Archive | 1:48 pm

Your Story, Your History

3 Oct

Vietnam!

It’s just one word, but if I say it out loud I instantly see flashbacks from fifty years ago; I am transported back instantly; I am raw.

I watched the Vietnam series by Ken Burns these last two weeks, and once again I was blown away by the storytelling ability of Burns.  The man is a master at his craft.

That’s what that series was, you know.  It was a story, told by a storyteller, and within his story were the stories of those who were touched personally by that war.

In a very real sense we were all touched by that war . . . and still are!

The Civil War and Vietnam . . . they haunt us still today. We still, as a nation, have not recovered from the effects of those two conflicts.  It appears we won’t recover in my lifetime, and I find that to be sad.

If you saw the series then you saw the haunted looks on the faces of those who were involved in Vietnam.  You heard the pain in their voices.  Their words, and I’m sure their memories, were visceral.

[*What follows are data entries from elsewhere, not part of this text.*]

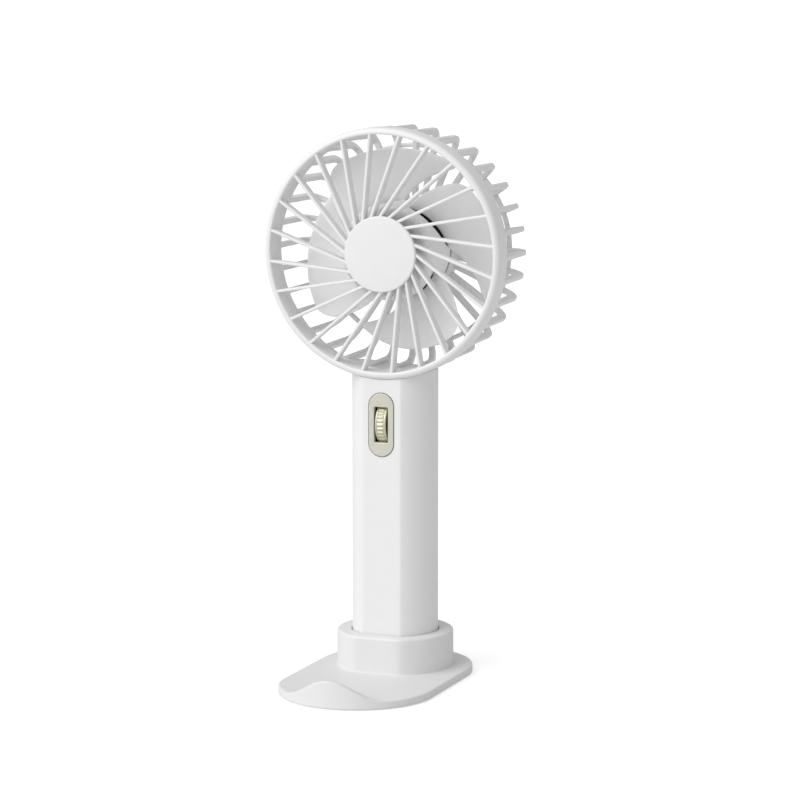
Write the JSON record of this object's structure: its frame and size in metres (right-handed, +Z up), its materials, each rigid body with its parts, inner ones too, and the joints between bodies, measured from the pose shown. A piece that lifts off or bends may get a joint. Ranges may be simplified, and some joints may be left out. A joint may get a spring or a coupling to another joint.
{
  "type": "handheld electric fan",
  "caption": "Slim round-handled electric fan with a slatted round head and a beige speed wheel, standing in a detachable desk stand with a raised phone lip.",
  "frame": {"origin": "on the surface that the stand rests on, straight below the axis of the handle", "axes": "+Z up along the handle, -Y towards the front of the fan, +X to the right seen from the front"},
  "size_m": [0.0916, 0.0931, 0.2004],
  "materials": {
    "white_shell": "fine satin moulding, white",
    "impeller_white": "smooth satin moulding, white",
    "beige_trim": "satin metallic beige",
    "beige_wheel": "satin metallic beige, knurled",
    "weight_steel": "zinc plated sheet",
    "pad_rubber": "soft matt",
    "screw_steel": "zinc plated",
    "frame_grey": "plain moulding",
    "cell_wrap": "shrink wrapped cell",
    "nickel_strip": "bright strip",
    "lead_red": "insulated wire",
    "board_green": "solder resist",
    "port_steel": "drawn shell",
    "lamp_clear": "clear light guide",
    "bracket_black": "plain moulding",
    "pin_steel": "ground pin",
    "sensor_blue": "plain moulding",
    "flange_metal": "turned flange and tube",
    "bush_bronze": "sintered bush",
    "stator_copper": "laminated core with enamelled windings",
    "can_black": "black coated steel",
    "magnet_grey": "bonded ring magnet",
    "clip_plastic": "small retaining washer"
  },
  "bodies": {
    "stand": {"stand_shell": "white_shell", "stand_weight_plate": "weight_steel", "stand_foot_pad": "pad_rubber"},
    "fan_body": {"handle_sleeve": "white_shell", "handle_end_cap": "white_shell", "sleeve_screws": "screw_steel", "inner_frame": "frame_grey", "battery_cell": "cell_wrap", "battery_tabs": "nickel_strip", "battery_leads": "lead_red", "control_board": "board_green", "charge_port": "port_steel", "status_lamp": "lamp_clear", "switch_bezel": "beige_trim", "wheel_bracket": "bracket_black", "wheel_axle": "pin_steel", "dial_sensor": "sensor_blue", "front_grille": "white_shell", "rear_cage": "white_shell", "motor_cover": "white_shell", "motor_screws": "screw_steel", "motor_base": "flange_metal", "motor_bushes": "bush_bronze", "motor_stator": "stator_copper", "motor_board": "board_green", "motor_leads": "lead_red"},
    "wheel": {"speed_wheel": "beige_wheel"},
    "rotor": {"motor_shaft": "pin_steel", "rotor_can": "can_black", "rotor_magnet": "magnet_grey", "shaft_clip": "clip_plastic", "impeller": "impeller_white"}
  },
  "joints": [
    {"name": "lift_out", "type": "slide", "parent": "stand", "child": "fan_body", "axis": [0, 0, 1], "range_m": [0, 0.04]},
    {"name": "rotor_spin", "type": "hinge", "parent": "fan_body", "child": "rotor", "pos_m": [0, 0, 0.1546], "axis": [0, 1, 0], "continuous": true},
    {"name": "speed_turn", "type": "hinge", "parent": "fan_body", "child": "wheel", "pos_m": [0, -0.0069, 0.0931], "axis": [1, 0, 0], "range_deg": [0, 270]}
  ]
}
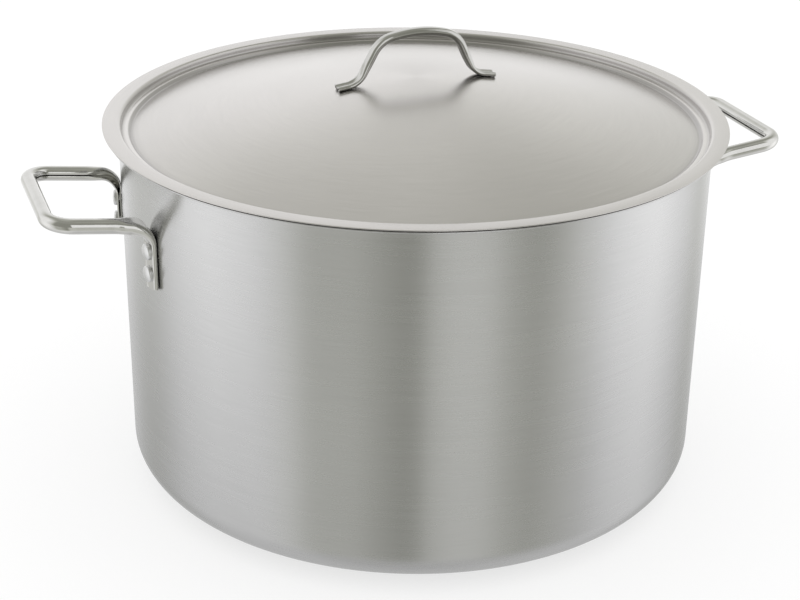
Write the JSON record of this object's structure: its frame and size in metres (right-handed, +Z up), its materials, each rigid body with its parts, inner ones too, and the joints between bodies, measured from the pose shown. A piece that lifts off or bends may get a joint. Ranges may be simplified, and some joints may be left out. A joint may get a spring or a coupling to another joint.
{
  "type": "stock pot",
  "caption": "Straight-sided steel stock pot with riveted loop handles, a sandwich base and a lift-off domed lid with a bridge handle.",
  "frame": {"origin": "centre of the face the pot stands on", "axes": "+Z up, +X through the side handles and along the lid's handle"},
  "size_m": [0.525, 0.4206, 0.314],
  "materials": {
    "body_steel": "satin, fine lines running round the wall",
    "lid_steel": "satin, fine concentric lines",
    "handle_steel": "polished, with small handling marks",
    "rivet_steel": "tumbled, soft shine",
    "base_steel": "turned, fine concentric lines",
    "core_aluminium": "plain rolled"
  },
  "bodies": {
    "pot": {"pot_body": "body_steel", "base_core": "core_aluminium", "base_cap": "base_steel", "right_handle": "handle_steel", "right_rivet_front_upper": "rivet_steel", "right_rivet_front_lower": "rivet_steel", "right_rivet_back_upper": "rivet_steel", "right_rivet_back_lower": "rivet_steel", "left_handle": "handle_steel", "left_rivet_front_upper": "rivet_steel", "left_rivet_front_lower": "rivet_steel", "left_rivet_back_upper": "rivet_steel", "left_rivet_back_lower": "rivet_steel"},
    "lid": {"lid_dish": "lid_steel", "lid_handle": "handle_steel"}
  },
  "joints": [
    {"name": "lid_lift", "type": "slide", "parent": "pot", "child": "lid", "axis": [0, 0, 1], "range_m": [0, 0.25]}
  ]
}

I could not hate a soldier in 1967 and I can’t hate one today, no matter my viewpoint on war.  They have seen things no sane, compassionate, empathetic human being should ever see, and because of that they deserve, at the very least, understanding.

Taking a life should be costly.  It should have a profound effect on those who survive. It is horrible, and it is a shame our leaders cannot experience the anguish when a steel-jacketed round, from their weapon, tears out the wiring of an enemy soldier.  Perhaps some of them would not be in such a hurry to declare war on North Korea, or Iran, or a handful of other nations who dare to disagree with our economic policies and philosophical beliefs.

My father was not the same after World War 2, or so I’m told.  My uncle suffered from “shell-shock,” PTSD as we know it today, and drank his way through the next twenty years of his life.  A cousin of mine never recovered after being sent home from a prison camp in Hanoi in 1970, and eventually he hung himself on a cold February evening in 1980.

We are writers, but we are also storytellers, and to a larger degree we are the chroniclers of history.

Tell your history!  Will it please everyone? Probably not, but that’s not the point.

Be a storyteller!  Will your stories please everyone?  Probably not but again, that’s not the point.

Make your readers feel it.

That is the point!

Bill

“Helping writers to spread their wings and fly.”